I don't believe Clojure belongs in that class (as "proven" for writing reliable software), but whatever.

If you want truly reliable software and have the budget, then you just need to throw process at the problem -- it doesn't matter much which language you use. Several (if not all) the Mars landers were programmed in C -- with very few critical flaws experienced/discovered[2]. The Ericsson switches that achieved previously-unheard-of reliability were programmed in Erlang, but they used process and a huge number of engineers to achieve that. (Plus they're mostly stateless and so can just reset if they do it fast enough and don't lose important state when doing so.)

For large-scale software which has to evolve fast, I belive strong type systems do win out. It's not so much that they prevent bugs which could be caught by test suites, but having a strong type system means that you can be certain that there are a lot of tests that you actually will never have to write or, more importantly, rewrite as the system evolves.

There have been actual studies which may be of interest[1], but even if I'm on the "winning" side, I don't think I would put too much stock in the methodology/analysis of this particular study. (E.g. concluding that JavaScript suffers from few concurrency bugs relative to other languages is kind of being oblivious of the fact that JS is single-threaded (semantically) and that all the other languages in the comparison permit "real" concurrency/parallellism, and that it should thus perhaps be excluded from the category or at least treated separately.)

[1] http://macbeth.cs.ucdavis.edu/lang_study.pdf

[2] https://www.usenix.org/conference/hotdep12/workshop-program/...

(Sorry, references out of order because edited-post-facto)




> If you want truly reliable software and have the budget, then you just need to throw process at the problem -- it doesn't matter much which language you use.

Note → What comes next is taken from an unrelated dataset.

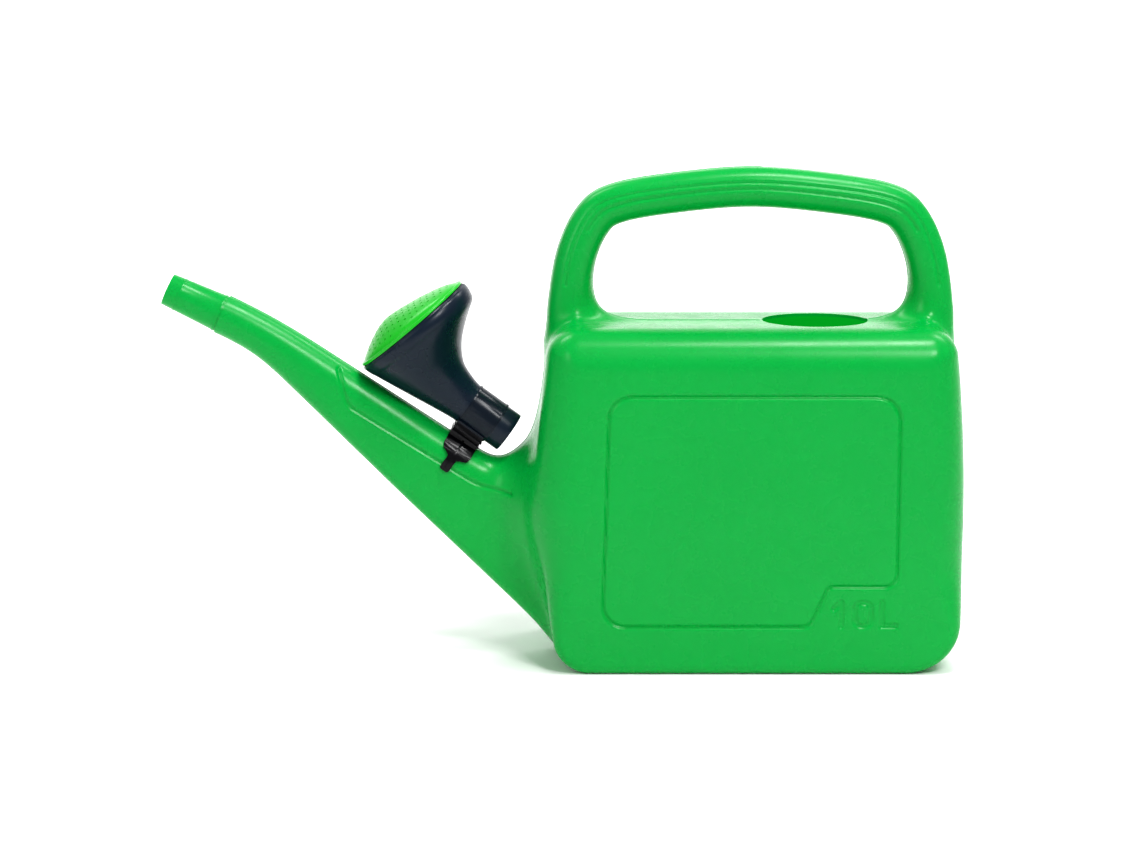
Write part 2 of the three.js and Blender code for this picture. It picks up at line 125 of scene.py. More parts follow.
ROSE_SLOPE = math.radians(36)
NECK_RADIUS = 14
ROSE_WALL = 1.8
SOCKET_HIGH, SOCKET_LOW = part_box("rose_funnel")[1][0] / MM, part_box("rose_funnel")[0][2] / MM
SOCKET_END = (
    SOCKET_HIGH - NECK_RADIUS * math.sin(ROSE_SLOPE),
    SOCKET_LOW + NECK_RADIUS * math.cos(ROSE_SLOPE),
)
NECK_SEAT = (-2, 2)        # the neck's own zero lies here from the socket's end, along and across the neck
RIM_LOW, RIM_HIGH = (115.3, -22.6), (92.2, 70.4)     # along the neck, then across it
FACE_HALF_WIDE = 42
FACE_WALL = 1.5
SPRAY_PITCH = 6
SPRAY_ROW = SPRAY_PITCH * math.sqrt(3) / 2
SPRAY_START = 8.5          # the first row of holes, up from the rim's lower end
SPRAY_MARGIN = 7           # the ring without holes inside the rim
SPRAY_RADIUS = 0.95
NECK_ABOVE_RAIL = 24
CLIP_START, CLIP_END = 10.5, 35.5
CLIP_MIDDLE = (CLIP_START + CLIP_END) / 2
CLIP_WALL = 2
CLIP_GAP = 0.4
RAIL_SUNK = 0.6            # how far the spout's back lies inside the arch that the clip is fitted to
RIB_PROUD = 1.0
LIP_HALF, LIP_PROUD = 0.7, 0.5
TAB_DROP = 48.5
TURN = -1                  # with no window, the rotate operator turns the other way


# ---- the can's outer skin, as a distance in millimetres that is below zero inside --------------------
def fillet(a, b, radius):
    """Inside both walls a and b, with a rounded outer corner."""
    corner = np.hypot(np.maximum(a + radius, 0), np.maximum(b + radius, 0))
    return np.minimum(np.maximum(a, b), -radius) + corner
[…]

I also generally agree with your comment, but I have to take issue with this statement. If this were true, Ericsson wouldn’t have had to abandon the AXE-N project.

Quoting from Joe Armstrong’s PhD thesis[1]:

“1995: The AXE-N project was a project to build a “next generation switch” to replace the Ericsson AXE-10. This extremely large project ran from 1987-95. After the AXE-N project collapsed a decision was made to “restart” the project using Erlang. This project eventually resulted in the development of the AXD301 switch.”

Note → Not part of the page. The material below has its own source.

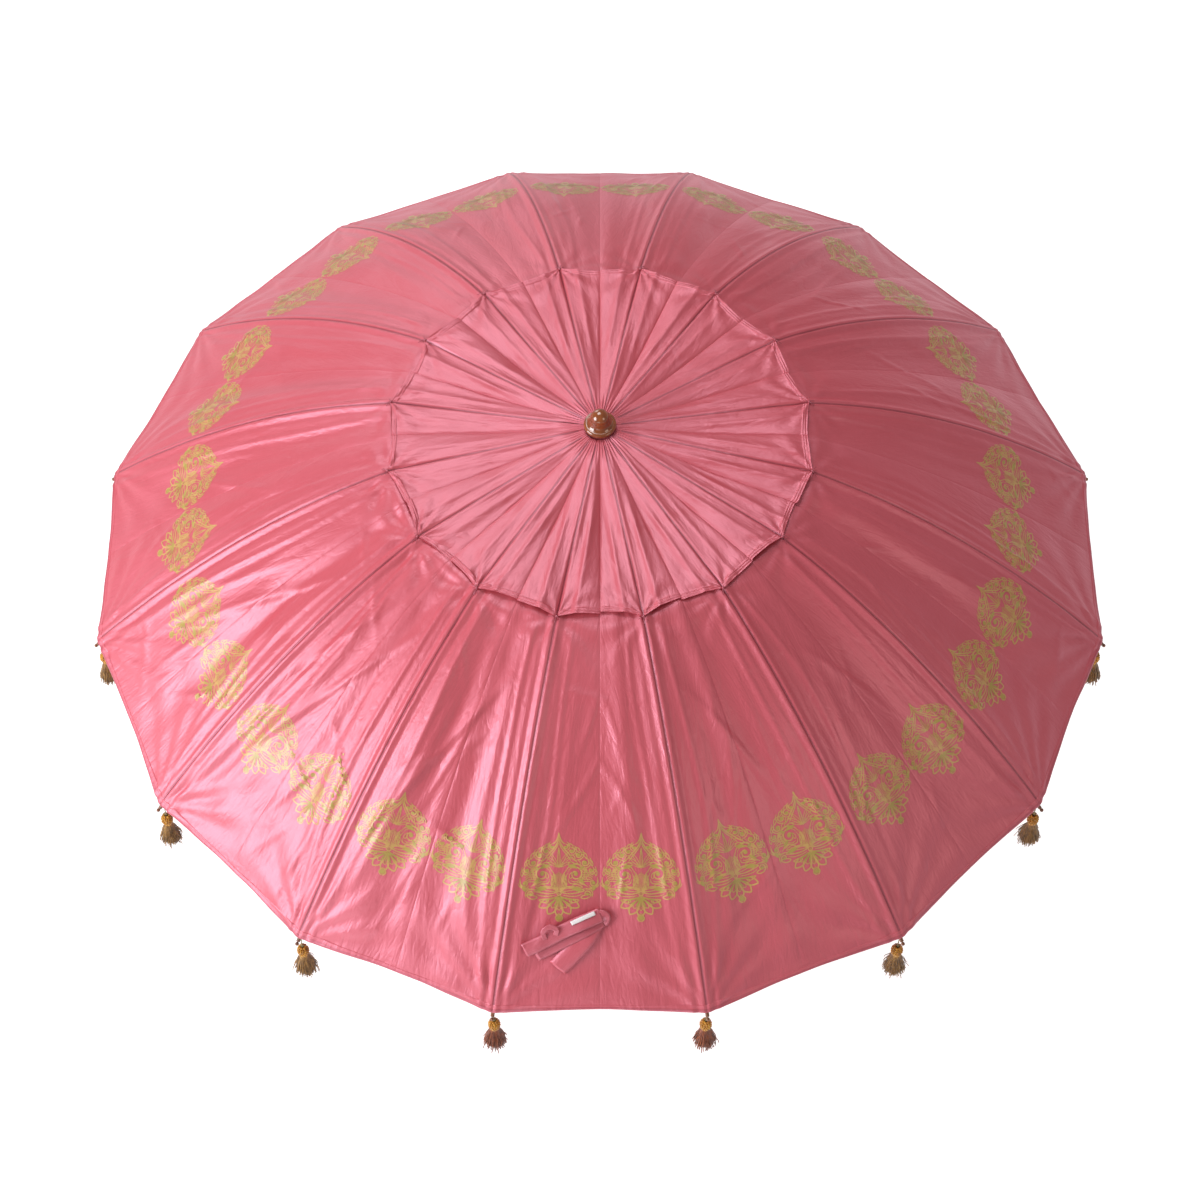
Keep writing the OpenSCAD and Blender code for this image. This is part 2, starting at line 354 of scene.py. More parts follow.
def thread(name, a, b, c, rough=0.4, sheen=0.3, stretch=(1, 1, 1)):
    m = Nodes(name)
    at = m.obj()
    patch = m.noise(m.mapped(at, (170, 170, 40)), 1.0, 3.0, 0.6)
    fine = m.noise(m.mapped(at, (900, 900, 160)), 1.0, 2.0, 0.6)
    colour = m.ramp(patch, [(0.32, a), (0.5, b), (0.68, c)])
    colour = m.mix(0.35, colour, m.ramp(fine, [(0.35, a), (0.68, c)]))
    m.link(colour, m.bsdf.inputs["Base Color"])
    m.link(m.bump(fine, 0.35, 0.0006), m.bsdf.inputs["Normal"])
    m.set(rough=rough, sheen=0.04, sheen_rough=0.4, spec=0.35)
    return m.m


M_SKIRT = thread(
    "thread_skirt", linear((70, 42, 14)), linear((126, 84, 32)), linear((180, 134, 64))
)
M_COPPER = thread(
    "thread_copper", linear((70, 26, 8)), linear((120, 50, 16)), linear((160, 82, 32))
)
M_HEAD = thread(
    "thread_head", linear((112, 62, 8)), linear((184, 120, 26)), linear((232, 180, 72)), 0.3
)
M_CORD = thread(
    "thread_cord", linear((84, 74, 44)), linear((124, 108, 66)), linear((158, 142, 98)), 0.5
)


def label_material():
    m = Nodes("label_cloth")
    at = m.obj()
    weave = m.noise(m.mapped(at, (900, 900, 900)), 1.0, 2.0, 0.5)
    m.link(
        m.ramp(weave, [(0.3, linear((214, 206, 206))), (0.7, linear((240, 236, 236)))]),
        m.bsdf.inputs["Base Color"],
    )
    m.link(m.bump(weave, 0.3, 0.0003), m.bsdf.inputs["Normal"])
    m.set(rough=0.65, sheen=0.2)
    return m.m


M_LABEL = label_material()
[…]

“During the period 1996–1997 a three-person group (myself, Magnus Fröberg and Martin Björklund) redesigned and implemented the OTP core libraries.”

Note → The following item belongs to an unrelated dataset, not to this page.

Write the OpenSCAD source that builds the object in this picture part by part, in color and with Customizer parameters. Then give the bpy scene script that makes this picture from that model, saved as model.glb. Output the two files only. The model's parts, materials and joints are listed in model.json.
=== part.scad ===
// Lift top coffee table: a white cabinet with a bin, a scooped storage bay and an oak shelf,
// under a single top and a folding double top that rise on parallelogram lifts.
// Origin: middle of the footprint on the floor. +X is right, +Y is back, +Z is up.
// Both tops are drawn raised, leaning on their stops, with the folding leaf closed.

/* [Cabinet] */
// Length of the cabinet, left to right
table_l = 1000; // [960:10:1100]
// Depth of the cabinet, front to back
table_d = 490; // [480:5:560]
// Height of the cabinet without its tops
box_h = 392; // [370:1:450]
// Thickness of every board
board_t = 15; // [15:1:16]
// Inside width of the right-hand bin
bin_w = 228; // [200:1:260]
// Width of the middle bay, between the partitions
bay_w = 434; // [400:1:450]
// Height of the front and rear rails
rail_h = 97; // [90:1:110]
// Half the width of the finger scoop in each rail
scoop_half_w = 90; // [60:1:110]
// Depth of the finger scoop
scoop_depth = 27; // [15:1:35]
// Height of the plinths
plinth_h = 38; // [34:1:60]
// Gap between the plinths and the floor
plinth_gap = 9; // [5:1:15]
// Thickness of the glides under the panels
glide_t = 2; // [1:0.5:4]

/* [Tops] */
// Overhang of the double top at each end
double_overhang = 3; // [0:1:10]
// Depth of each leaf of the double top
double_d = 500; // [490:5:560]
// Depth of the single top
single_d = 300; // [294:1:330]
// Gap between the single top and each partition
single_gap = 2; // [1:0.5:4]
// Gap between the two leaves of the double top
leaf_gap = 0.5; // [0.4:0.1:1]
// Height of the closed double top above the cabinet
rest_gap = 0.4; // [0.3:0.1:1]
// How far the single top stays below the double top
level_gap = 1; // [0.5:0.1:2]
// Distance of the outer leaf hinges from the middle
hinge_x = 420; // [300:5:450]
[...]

“1998: Ericsson delivered the first AXD301. The AXD301 is the subject of one of our case studies in Chapter 8. At the time of writing (2003) the AXD301 has over 1.7 million lines of Erlang code which probably makes it the largest system ever to be written in a functional style of programming.”

[1]: http://www.erlang.org/download/armstrong_thesis_2003.pdf


Thanks for digging out the history. I don't think we can conclude from your excerpts that the deciding factor was Erlang. However, I accept that my statement that it was "just engineers and process" may have been exaggerated or mistaken.


The deciding factor, as always, is the ability to manage complexity. There are many ways to improve this ability, and process is certainly one of them, however, the choice of programming language is, to my mind, the most important one.

XenSource/Citrix is another great example[1]:

“In 2002, members of Cambridge University released the open source Xen project to provide free high-performance virtualization technology for the masses.”

“In 2004, the team founded the company XenSource and began developing the enterprise-level distributed management software that would make virtualization easy and form the backbone of their products in the years to come. A team of thirty dedicated programmers in Palo Alto California began developing the software in C, Python and Ruby.”

“Two years later, the US team had succeeded in burning tens of millions of dollars funding but had failed to produce any product. So XenSource, under new management, took the bold step of replacing their large team of US developers with a team of only four British OCaml developers. Within months, all of the Python and Ruby was replaced, both reliability and performance were dramatically improved and the company shipped their first product. One year later, XenSource sold to Citrix for $500M.”

[1]: http://ocamlnews.blogspot.co.uk/2008/11/stunning-slides-abou...


Indeed. I must admit that my pro-FP inner geek giggled just a little bit at this bit of "money talks".

I think it's imperative to question the "reliability and performance were dramatically improved" kinds of statements with quantitative research. It's just that this kind of research is insanely hard.

(Disclosure: I'm definitely on the FP team, but I want do be able to argue objectively and quantitatively for the benefits of my approach.)


I fully agree. Have you seen the 1994 Hudak study[1]?

“A simplified version of real-world problem was chosen by the Naval Surface Warfare Center (NSWC). This problem, a geometric region server (geo-server) is one component of a much larger system, NSWC’s AEGIS Weapons System (AWS), which NSWC is in the process of redesigning.”

“The participants, each considered an expert programmer in one of the programming languages being tested, was asked to write a fully functional prototype of the geo-server, while keeping track of software development metrics such as development time and lines of code and documentation.”

“The results indicate that the Haskell prototype took significantly less time to develop and was considerably more concise and easier to understand than the corresponding prototypes written in several different imperative languages, including Ada and C++.”

[1]: http://www.cs.yale.edu/publications/techreports/tr1049.pdf


Yes, indeed, I've read it. Unfortunately, I think we should regard the early studies (such as Hudak's) as basically preliminary and mostly not-well-founded. I know that's horribly conservative, but y'know...


In the study you linked to Clojure code is basically as bug free as Haskell and Scala code and Erlang code isn't far behind.


As I recall they conclude that the general stats show that "static-functional" is more bug-free than "dynamic-functional" which is more bug-free than "static-procedural/dynamic-procedural", which is more bug-free than...

As I said, I'm not sure I buy into the whole design/classification/statistical scheme of the study myself, so YMMV.